Dalam Serat Darmagandul yang berpedoman pada Babad Daha-Kadiri jelas menampilkan hina dinanya sunan Bonang dan sunan Giri! Sunan Bonang, satu tokoh mashur Walisanga, dipelorotkan derajatnya jauh dibawah derajat raja Demit Buta Locaya! Seorang wali mulia kalah ‘adu rasa dan kawruh’ dengan raja demit Buta Locaya. Sunan Bonang kalah sakti dengan bangsa demit.
Tetapi Agus Sunyoto malah bangga dengan penulisan riwayat Sunan Bonang dalam Babad Daha-Kadiri maupun Serat Darmagandul. Menurutnya, itulah bentuk keunggulan seorang tokoh Walisanga.

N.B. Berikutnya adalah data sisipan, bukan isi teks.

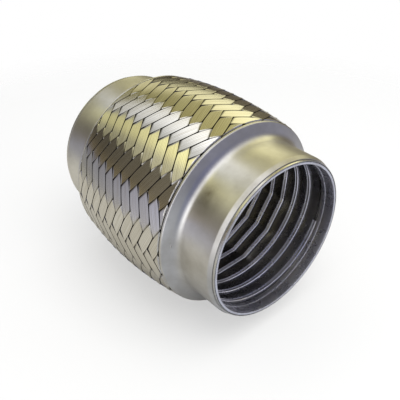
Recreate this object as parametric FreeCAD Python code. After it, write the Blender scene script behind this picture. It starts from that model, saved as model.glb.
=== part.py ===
import FreeCAD, Part
import math
import os

# Braided exhaust flex pipe for a 63.5 mm tube, 102 mm long, all sizes in millimetres.
# It stands on its lower mouth, with +Z along the pipe and the origin under its centre.
# Each part is shaped about the middle of the pipe, at station 0, and lifted by half its length.

# Bore and the walls that nest in each end, from the inside out
bore_radius = 31.9
liner_depth = 0.9
bellows_wall = 0.27
cap_sheet = 1.0
fit_gap = 0.05

# Lengths along the pipe
overall_length = 102.0
mouth_reveal = 1.0

# Pressed end cap: a drawn-in nose, a plain neck, a rounded shoulder and a steep flange
nose_length = 1.8
nose_turn_in = 0.7
nose_round = 1.6
shoulder_round = 3.0
rim_radius = 40.2
rim_reach = 28.2
flange_slope_deg = 19.0

# Woven sleeve: strips in two directions, counted each way, that pass over two and under two
rim_overlap = 0.5
belly_rise = 2.3
strip_count = 24
float_pitch = 5.42
float_rise = 0.9
weave_shift = 1.0
weave_setback = 0.6
braid_wall = 0.6
tuck_wall = 0.5
tuck_gap = 0.1
tuck_setback = 0.3
slit_length = 1.9
slit_width = 0.7
slit_depth = 9.0
slit_ring_count = 4
slit_row_count = 4

# Bellows between the braid and the liner
bellows_side_count = 30
convolution_count = 5
crest_clearance = 0.3
root_rise = 1.45
root_straight = 3.6
root_clearance = 0.85
cuff_flare_length = 1.0

# Strip-wound liner: round turns in the necks, flat-sided turns in the free middle
liner_side_count = 13
liner_pitch = 6.6
liner_rib_width = 1.6
liner_groove = 0.5
liner_end_sleeve = 4.8
liner_corner_deg = 8.0
liner_blend = 6.0
spare_turn_count = 4
turn_clearance = 0.03
flat_clearance = 0.1

# Radii and stations that follow from the sizes above
half_length = overall_length / 2
liner_outer = bore_radius + liner_depth
cuff_inner = (liner_outer + fit_gap) / math.cos(math.pi / bellows_side_count)
cuff_outer = cuff_inner + bellows_wall
neck_inner = cuff_outer + fit_gap
neck_radius = neck_inner + cap_sheet
nose_station = half_length - mouth_reveal
flange_rise = math.tan(math.radians(flange_slope_deg))
flange_stretch = 1 / math.cos(math.radians(flange_slope_deg))
braid_rim_radius = rim_radius + rim_overlap
weave_reach = rim_reach - weave_setback
column_count = 2 * strip_count
column_deg = 360.0 / column_count
row_height = float_pitch / 2
tuck_depth = tuck_gap + tuck_wall * flange_stretch
root_radius = cuff_outer + root_rise
crest_radius = braid_rim_radius - float_rise - braid_wall - crest_clearance
winding_side_count = 2 * liner_side_count
winding_reach = half_length - liner_end_sleeve
pipe_axis = FreeCAD.Vector(0, 0, 1)
point_tolerance = 0.001


def polar(radius, angle_deg, station):
    """Point at a radius and an angle about the pipe's axis."""
    angle = math.radians(angle_deg)
    return FreeCAD.Vector(radius * math.cos(angle), radius * math.sin(angle), station)


def rounded_wire(corners):
    """Closed wire through (radius, station, rounding) corners, rounded by tangent arcs."""
    points = [FreeCAD.Vector(radius, 0, station) for radius, station, rounding in corners]
    edges = []
    spans = []
    for index, here in enumerate(points):
        rounding = corners[index][2]
        to_last = (points[index - 1] - here).normalize()
        to_next = (points[(index + 1) % len(points)] - here).normalize()
        half_angle = to_last.getAngle(to_next) / 2
        reach = rounding / math.tan(half_angle)
        start = here + to_last * reach
        finish = here + to_next * reach
        if rounding > 0:
            inward = (to_last + to_next).normalize()
            middle = here + inward * (rounding / math.sin(half_angle) - rounding)
            edges.append(Part.Arc(start, middle, finish).toShape())
        spans.append((start, finish))
    for index, (start, finish) in enumerate(spans):
        edges.append(Part.LineSegment(spans[index - 1][1], start).toShape())
    return Part.Wire(Part.__sortEdges__(edges))


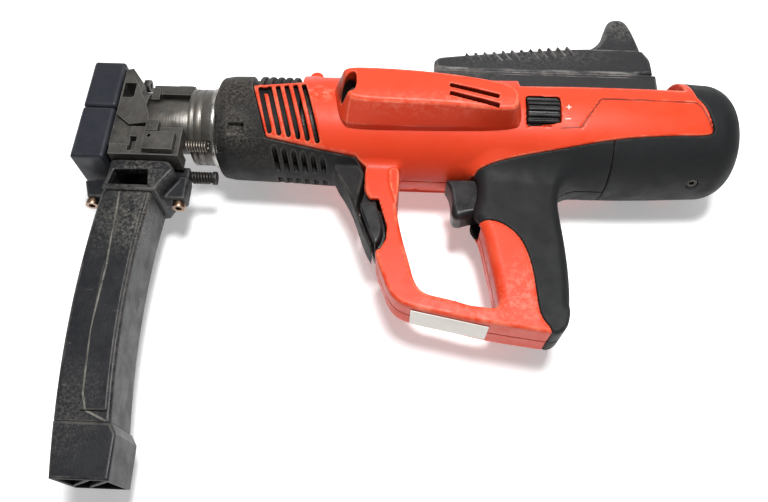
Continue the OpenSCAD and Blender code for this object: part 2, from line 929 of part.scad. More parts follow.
module release_catch() {
    color(black) difference() {
        union() {
            slab(-11.3, 11.3) polygon([[192.5, -49], [195.5, -50], [199.5, -57], [200, -63],
                [202, -71], [191, -71], [189, -66], [191, -60]]);
            slab(-16.3, 16.3) polygon([[189.7, -66.5], [200.6, -66.5], [203, -76],
                [204.3, -86], [202.3, -93], [200, -94.8], [198.7, -91.5], [190.8, -71]]);
        }
        zcyl(catch_pin_x, catch_pin_y, -20, 20, 1.55);
    }
}

// ---------------------------------------------------------------- assembly

casing_left();
casing_right();
front_sleeve();
front_guard();
side_cover();
slide_rail();
rear_cap();
grip_cover_left();
grip_cover_right();
label_plate();
casing_screws();
cap_screw();
front_bearing();
rear_bearing();
return_spring();
breech_block();
firing_spring();
rear_buffer();
cartridge_guide();
wheel_axle();
trigger_pin();
trigger_spring();
catch_pin();
catch_spring();
firing_pin();
sear_bar();
front_tube();
piston_guide();
locking_rings();
buffer_ring();
nose_frame();
nose_plate_upper();
nose_plate_lower();
fastener_guide();
top_bar();
nose_bolts();
latch_housing();
latch_spring();
lock_plunger();
lock_spring();
magazine_head();
magazine_body();
magazine_cover();
magazine_cap();
magazine_screws();
feed_latch();
latch_rivets();
pusher();
pusher_spring();
piston();
piston_rings();
slide_shell();
slide_grip();
slide_pawl();
slide_screws();
power_wheel();
trigger();
release_catch();
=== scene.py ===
"""Powder-actuated nail gun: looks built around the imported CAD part. Lengths are in millimetres
until a mesh is made, and X runs to the rear, Y to the tool's top and Z to its left side."""
import math

import bmesh
import bpy
import numpy as np
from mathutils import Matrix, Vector


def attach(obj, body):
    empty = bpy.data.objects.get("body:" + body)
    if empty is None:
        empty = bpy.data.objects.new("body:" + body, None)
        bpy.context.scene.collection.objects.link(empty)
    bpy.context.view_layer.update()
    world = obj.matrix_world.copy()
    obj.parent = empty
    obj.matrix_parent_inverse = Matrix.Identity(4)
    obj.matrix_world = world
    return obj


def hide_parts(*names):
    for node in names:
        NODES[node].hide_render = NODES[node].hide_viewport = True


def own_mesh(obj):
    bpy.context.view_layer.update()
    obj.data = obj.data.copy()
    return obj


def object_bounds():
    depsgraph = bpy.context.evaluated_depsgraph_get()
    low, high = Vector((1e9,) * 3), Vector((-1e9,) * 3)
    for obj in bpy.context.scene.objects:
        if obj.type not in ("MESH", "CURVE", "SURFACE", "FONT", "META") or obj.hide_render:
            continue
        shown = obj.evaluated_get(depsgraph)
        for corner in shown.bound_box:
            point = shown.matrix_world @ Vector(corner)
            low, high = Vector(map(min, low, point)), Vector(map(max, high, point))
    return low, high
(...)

Agus Sunyoto menafsirkan Babad Daha-Kadiri yang menggambarkan bagaimana sunan Bonang dengan pengetahuannya yang luar biasa bisa mengubah aliran sungai Brantas, sehingga menjadikan daerah yang enggan menerima dakwah Islam di sepanjang aliran sungai menjadi kekurangan air, bahkan sebagian yang lain mengalami banjir.
”Sepanjang perdebatan dengan tokoh Buta Locaya yang selalu mengecam tindakan dakwah sunan Bonang, terlihat sekali bahwa tokoh Buta Locaya itu tidak kuasa menghadapi kesaktian yang dimiliki sunan Bonang. Demikian juga dengan tokoh Nyai Plecing, yang kiranya seorang bhairawi, penerus ajaran ilmu hitam Calon Arang, yang dapat dikalahkan oleh sunan Bonang,” tulis Agus Sunyoto di hal. 132.
Menurut Siwi Sang, Agus Sunyoto jelas terkecoh Babad Daha Kediri maupun serat Darmagandul. Cerita kesaktian sunan Bonang yang mampu mengubah aliran sungai Brantas yang membikin kering daerah yang menolak dakwah Islamnya, sesungguhnya upaya para kaum pendengki yang secara semena-mena menghina Islam berbungkus kesaktian dan kehebatan tokoh Walisanga sunan Bonang.
Dalam ajaran Islam tidak ada yang namanya pemaksaan dalam menganut agama Islam. Semua wali mulia pastinya sangat mengerti. Islam adalah lemah lembut penuh kasih sayang antar sesama manusia.
Hanya muslim tolol yang memaksakan kehendak kepada orang lain ketika menganjurkan dan menyampaikan kebenaran Islam.
Hanya muslim tolol yang ketika menyampaikan kebenaran Islam kepada orang lain menggunakan pentungan, bilah pedang atau pucuk senapan!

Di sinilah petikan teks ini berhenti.